Her artistic training really began with her doting grandmothers. Her father’s mother had a naturally artistic nature and Elizabeth loved to look at the colors of the fashion and home magazines, and was exposed to esthetics at an early age. Her mother’s mother also was artistic and expressed herself in designing needlepoint brocades for chairs and benches in her home. Elizabeth was a frequent visitor to both of their nearby homes.
After meeting her husband Bernard Kramer in 1982, Elizabeth started expressing her artistic nature, studying Sumi-e under Koho Yamamoto in New York City. In 1999 Koho gave Elizabeth the name Leiho, signifying beauty and purity.
Though she had had to struggle with the intense pain of trigeminal neuralgia for many years, she bore this burden gracefully, never losing her sense of humor and humanity. Pain is referenced in some of the work, but never became the focus, and in the long run served to magnify her empathy for others’ suffering.

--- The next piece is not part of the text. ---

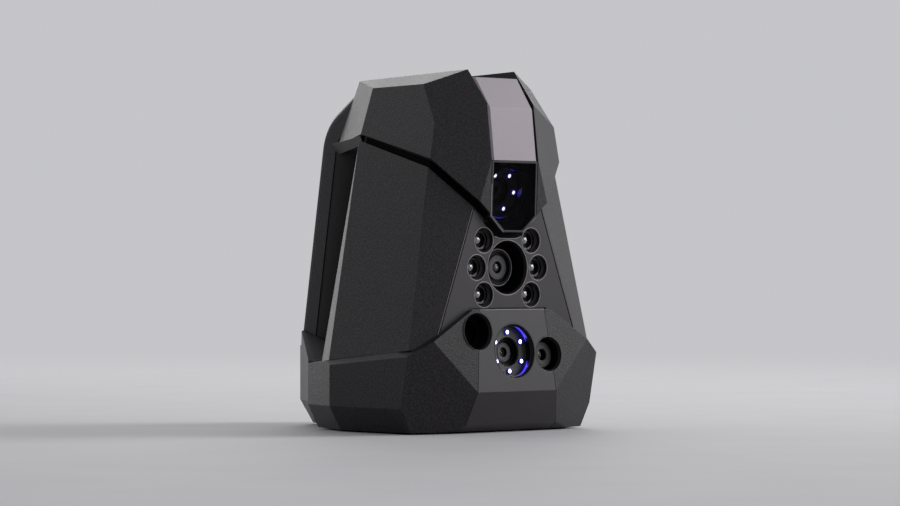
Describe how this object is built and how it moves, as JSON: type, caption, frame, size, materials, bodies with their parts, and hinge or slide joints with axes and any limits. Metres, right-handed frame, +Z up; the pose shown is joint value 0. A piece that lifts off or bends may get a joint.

Elizabeth Fairgrieve’s work combines Japanese brush painting, calligraphy, abstract expressionism, and automatic painting. She was also aware of and influenced by the work of Franz Kline and Robert Motherwell, as well as other modern painters. She was recognized by Professor Motoi Oi, and Cecil Uyehara of the Sumi-e Society of America, as a “rugged individualist” who would bring traditonal Sumi-e into the twentieth century. Elizabeth’s work is redolent of the “bokusho” style, a combination of Sumi-e and calligraphy developed after World War II in Japan. Elizabeth exhibited with the Sumi-e Society of America, and in solo exhibitions. Her work can be found in private collections, as well as those works represented here.
Elizabeth feared her work would be discarded after she was gone, and this page is but one attempt to make sure her work and she will not be forgotten, as she certainly will not be by any who knew her personally. Her love and compassion made her deeply loved by those fortunate to have known her, and deeply missed.